In November 1987 Klier and Krawczyk sent a joint open letter to the party's top ideologist, Kurt Hager. Copies of this letter were widely distributed through the usual informal channels across East Germany and it was also published in the West German media. It was read out at a church concert on 9 November 1987. The letter criticised social conditions in East Germany and called for extensive reforms. At the same time Klier and Krawczyk agreed together to take part in the annual mass parade held each year in January to honour Rosa Luxemburg and Karl Liebknecht, two pioneers of German Communism who had been assassinated during months of revolution that followed the First World War. The 69th anniversary of the killings was to be commemorated on 17 January 1988, a Sunday. It was an officially sanctioned and promoted celebration. However, Klier and Krawczyk intended to attend it in order to display banners of their own devising. The idea was to draw attention to their own work bans and to highlight more generally their criticisms of the East German social structure. However, at the last minute they learned that other dissident demonstrators had planned to use the event to highlight government refusal to permit them to emigrate to the west, an issue that had never gone away. It was anticipated that western television teams would attempt to report the demonstration, and in order to avoid the risk of "mixed messaging" Klier and Krawczyk decided to leave their own alternative banners at home.
Weeks in advance, and well informed as ever, the Ministry for State Security had made their own plans to deal with dissident disruption of the 17 January 1988 celebration. In a series of house arrests immediately before the event approximately 120 civil rights activists were arrested and held for the duration of the event. Those arrested included Vera Wollenberger, Herbert Mißlitz and Stephan Krawczyk. Some dissidents nevertheless did participate in the demonstration, and despite the best endeavours of Ministry for State Security officials, several "unauthorized" banners appears on international television reports. The one that resonated most widely used a quote from Rosa Luxemburg herself: "Freedom is always the freedom to think differently".

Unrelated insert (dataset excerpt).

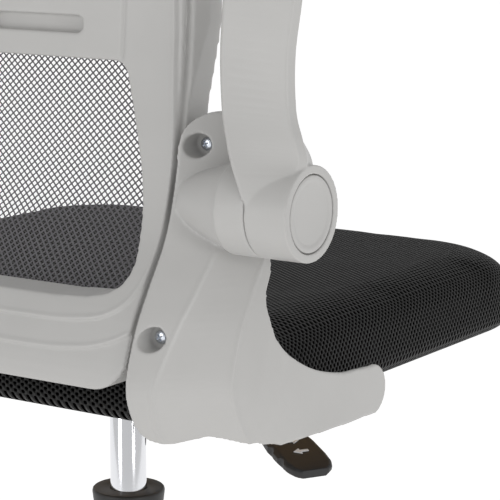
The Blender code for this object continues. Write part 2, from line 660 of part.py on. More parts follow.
def make_bracket(side, word):
    skin = bracket_volume(side, 0.0, 0.180, 0.385, 0.625)
    hollow = bracket_volume(side, WALL_T, 0.170, 0.375, 0.635)
    for _, z in SCREW_HEIGHTS:
        rear = back_y(z) - 0.0254
        cut(hollow, cylinder((side * SCREW_X, rear, z), (side * SCREW_X, rear + 0.05, z), 0.0100, sides=16))
    foot = box((min(side * FOOT_INNER_X, side * FOOT_OUTER_X), FOOT_FRONT, FOOT_LOW),
               (max(side * FOOT_INNER_X, side * FOOT_OUTER_X), FOOT_REAR, FOOT_TOP))
    cut(skin, evaluated(hollow))
    combine(skin, prism(bracket_side_outline(), "X", -0.35, 0.35), "INTERSECT")
    combine(skin, prism(bracket_rear_outline(side), "Y", -0.1, 0.5), "INTERSECT")
    join(skin, cylinder((side * 0.222, HINGE_Y, HINGE_Z), (side * (SEAM_X - GAP), HINGE_Y, HINGE_Z),
                        BOSS_R, sides=COLUMN_STEPS))
    join(skin, foot)
    cut(skin, cylinder((side * 0.20, HINGE_Y, HINGE_Z), (side * 0.28, HINGE_Y, HINGE_Z), BOLT_R + GAP,
                       sides=16))
    for _, z in SCREW_HEIGHTS:
        floor = back_y(z) - 0.0205
        cut(skin, cylinder((side * SCREW_X, floor, z), (side * SCREW_X, floor + 0.05, z), SCREW_BORE_R,
                           sides=20))
        cut(skin, cylinder((side * SCREW_X, floor - 0.02, z), (side * SCREW_X, floor + 0.01, z),
                           SCREW_R + GAP, sides=10))
    finish(skin, f"bracket_{word}", GREY)

    for height, z in SCREW_HEIGHTS:
        floor = back_y(z) - 0.0205
        screw = cylinder((0, 0, GAP), (0, 0, 0.0027), SCREW_HEAD_R, SCREW_HEAD_R - 0.0008, 14)
        join(screw, cylinder((0, 0, -0.0135), (0, 0, 0.001), SCREW_R, sides=8))
        screw = evaluated(screw)
        screw.rotation_euler = (math.radians(-90), 0, 0)
        screw.location = (side * SCREW_X, floor, z)
        finish(screw, f"bracket_screw_{word}_{height}", STEEL)


# ---------------------------------------------------------------- arms
ARM_STATIONS = (
    # height, inner x, outer x, front y, rear y inside, rear y outside, how far the front draws in
    (0.5520, 0.2602, 0.2640, 0.1850, 0.2252, 0.2250, 0.001),
    (0.5620, 0.2580, 0.2720, 0.1760, 0.2248, 0.2225, 0.002),
    (0.5760, 0.2521, 0.2850, 0.1720, 0.2238, 0.2140, 0.006),
    (0.5860, 0.2478, 0.2905, 0.1710, 0.2228, 0.2075, 0.012),
    (0.6000, 0.2427, 0.2880, 0.1710, 0.2205, 0.2075, 0.018),
    (0.6180, 0.2374, 0.2825, 0.1720, 0.2170, 0.2065, 0.020),
    (0.6500, 0.2328, 0.2805, 0.1740, 0.2120, 0.2045, 0.017),
    (0.6840, 0.2325, 0.2845, 0.1750, 0.2085, 0.2035, 0.012),
    (0.7100, 0.2325, 0.2885, 0.1755, 0.2070, 0.2050, 0.010),
    (0.7300, 0.2325, 0.2925, 0.1760, 0.2070, 0.2070, 0.010),
    (0.8500, 0.2325, 0.2925, 0.1760, 0.2070, 0.2070, 0.010),
    (0.8680, 0.2380, 0.2870, 0.1790, 0.2060, 0.2060, 0.010),
)


def make_arm(side, word):
    rings = []
    for z, inner, outer, front, rear_in, rear_out, draw in ARM_STATIONS:
        near_x, far_x = inner + 0.25 * draw, outer - draw
        c = min(0.006, 0.3 * (far_x - near_x))
        ring = ((near_x, front + c), (near_x + c, front), (far_x - c, front), (far_x, front + c),
                (outer, rear_out - c), (outer - 0.5 * c, rear_out), (inner + 0.5 * c, rear_in),
                (inner, rear_in - 0.5 * c))
        rings.append([(side * x, y, z) for x, y in ring])
    arm = loft(rings)
    hinge = Vector((0, HINGE_Y, HINGE_Z))
    near, far = Vector((side * SEAM_X, 0, 0)), Vector((side * HUB_END_X, 0, 0))
    out = Vector((side, 0, 0))
    cut(arm, cylinder(hinge + near - out * 0.04, hinge + near, BOSS_R + 0.0006, sides=COLUMN_STEPS))
    join(arm, cylinder(hinge + near, hinge + far, BOSS_R, sides=COLUMN_STEPS))
    cut(arm, cylinder(hinge + near - out * 0.01, hinge + far, BOLT_R + RUN, sides=16))
    cut(arm, cylinder(hinge + far - out * 0.0035, hinge + far + out * 0.01, CAP_R + GAP, sides=28))
    cut(arm, cylinder(hinge + far - out * 0.0085, hinge + far + out * 0.01, 0.0110, sides=16))
    arm = evaluated(arm)
    finish(arm, f"arm_{word}", GREY)
    move_origin(arm, hinge + near)

    cap = cylinder(hinge + far - out * 0.0032, hinge + far - out * 0.0004, CAP_R, sides=28)
    finish(cap, f"arm_cap_{word}", GREY)
    bolt = cylinder(hinge + out * 0.2245, hinge + far - out * 0.0065, BOLT_R, sides=16)
    join(bolt, cylinder(hinge + far - out * 0.0080, hinge + far - out * 0.0042, 0.0100, sides=16))
    finish(evaluated(bolt), f"pivot_bolt_{word}", STEEL)

    layers = ((0.2083, 0.0), (0.2165, 0.0), (0.2210, 0.003), (0.2225, 0.009))
    rings = []
    for y, draw in layers:
        outline = rounded_outline((0.2355 + draw, 0.700 + draw), (0.2895 - draw, 0.862 - draw), 0.018)
        rings.append([(side * x, y, z) for x, z in outline])
    pad = loft(rings)
    finish(pad, f"arm_pad_{word}", SOFT_PAD)


# ---------------------------------------------------------------- build
make_star_base()
for castor_index in range(CASTOR_COUNT):
    make_castor(castor_index)
make_column()
make_housing()
make_tension()
make_lever()
make_seat()
make_back_frame()
for arm_side, side_word in ((-1, "right"), (1, "left")):
    make_bracket(arm_side, side_word)
    make_arm(arm_side, side_word)
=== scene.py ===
# %% [markdown]
# # Mesh-back swivel chair with flip-up arms
# This notebook dresses a finished CAD model of the chair. The CAD fixes every size and
# every joint, and here each visible piece gets its rounded, moulded or woven surface.

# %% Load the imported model
import math
import bmesh
import bpy
import numpy as np
from mathutils import Matrix, Vector


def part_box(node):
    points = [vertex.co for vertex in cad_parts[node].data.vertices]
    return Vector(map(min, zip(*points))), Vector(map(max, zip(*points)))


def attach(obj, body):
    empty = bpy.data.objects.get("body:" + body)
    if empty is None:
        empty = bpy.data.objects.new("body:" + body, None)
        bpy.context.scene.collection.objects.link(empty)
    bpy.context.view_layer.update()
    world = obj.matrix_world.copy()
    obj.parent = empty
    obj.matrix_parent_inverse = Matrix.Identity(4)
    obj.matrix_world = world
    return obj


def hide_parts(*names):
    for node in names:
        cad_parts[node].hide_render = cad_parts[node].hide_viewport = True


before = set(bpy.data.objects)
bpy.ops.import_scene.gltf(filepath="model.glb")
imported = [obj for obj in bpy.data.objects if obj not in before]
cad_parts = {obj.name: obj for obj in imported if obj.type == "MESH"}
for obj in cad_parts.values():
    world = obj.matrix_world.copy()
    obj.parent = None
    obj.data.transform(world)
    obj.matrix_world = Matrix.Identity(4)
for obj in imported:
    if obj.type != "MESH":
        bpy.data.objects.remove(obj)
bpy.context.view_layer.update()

# %% [markdown]
# Blender's operators act on whatever is selected, so two helpers come before any piece.
# One selects a single object, and the other adds a modifier and applies it at once.

# %% Selecting and applying
def pick(obj):
    """Select one object and nothing else."""
    bpy.ops.object.select_all(action="DESELECT")
    obj.select_set(True)
    bpy.context.view_layer.objects.active = obj
    return obj


def place_new(name, data):
    """Put a mesh, a lamp or a camera into the scene as a new object."""
    obj = bpy.data.objects.new(name, data)
    bpy.context.scene.collection.objects.link(obj)
    return obj


def shape(obj, kind, **settings):
    """Add one modifier, set it and apply it."""
    pick(obj)
    mod = obj.modifiers.new(kind.title(), kind)
    for key, value in settings.items():
        setattr(mod, key, value)
    bpy.ops.object.modifier_apply(modifier=mod.name)
    return obj


def read_points(obj):
    co = np.empty(3 * len(obj.data.vertices))
    obj.data.vertices.foreach_get("co", co)
    return co.reshape(-1, 3)


def write_points(obj, co):
    obj.data.vertices.foreach_set("co", co.reshape(-1))
    obj.data.update()


def bake_place(obj):
    """Put the object's place, turn and size into its mesh."""
    pick(obj)
    bpy.ops.object.transform_apply(location=True, rotation=True, scale=True)
    return obj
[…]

Freya Klier, still at liberty, reacted to the arrests with an appeal, widely reported, to artists in West Germany that they should show solidarity with comrades in the east by not themselves performing in East Germany. A few days later there was another wave of arrests. Leading opposition figures targeted now included Regina and Wolfgang Templin, Werner Fischer, Bärbel Bohley, Ralf Hirsch and Freya Klier herself. East German media launched a reinvigorated defamation campaign against those detained, but in West Germany and from opposition groups in other Soviet sponsored states in central Europe there came various declarations of support and solidarity. Nevertheless, there were also certain West German politicians who placed on record their "understanding" for the measures taken.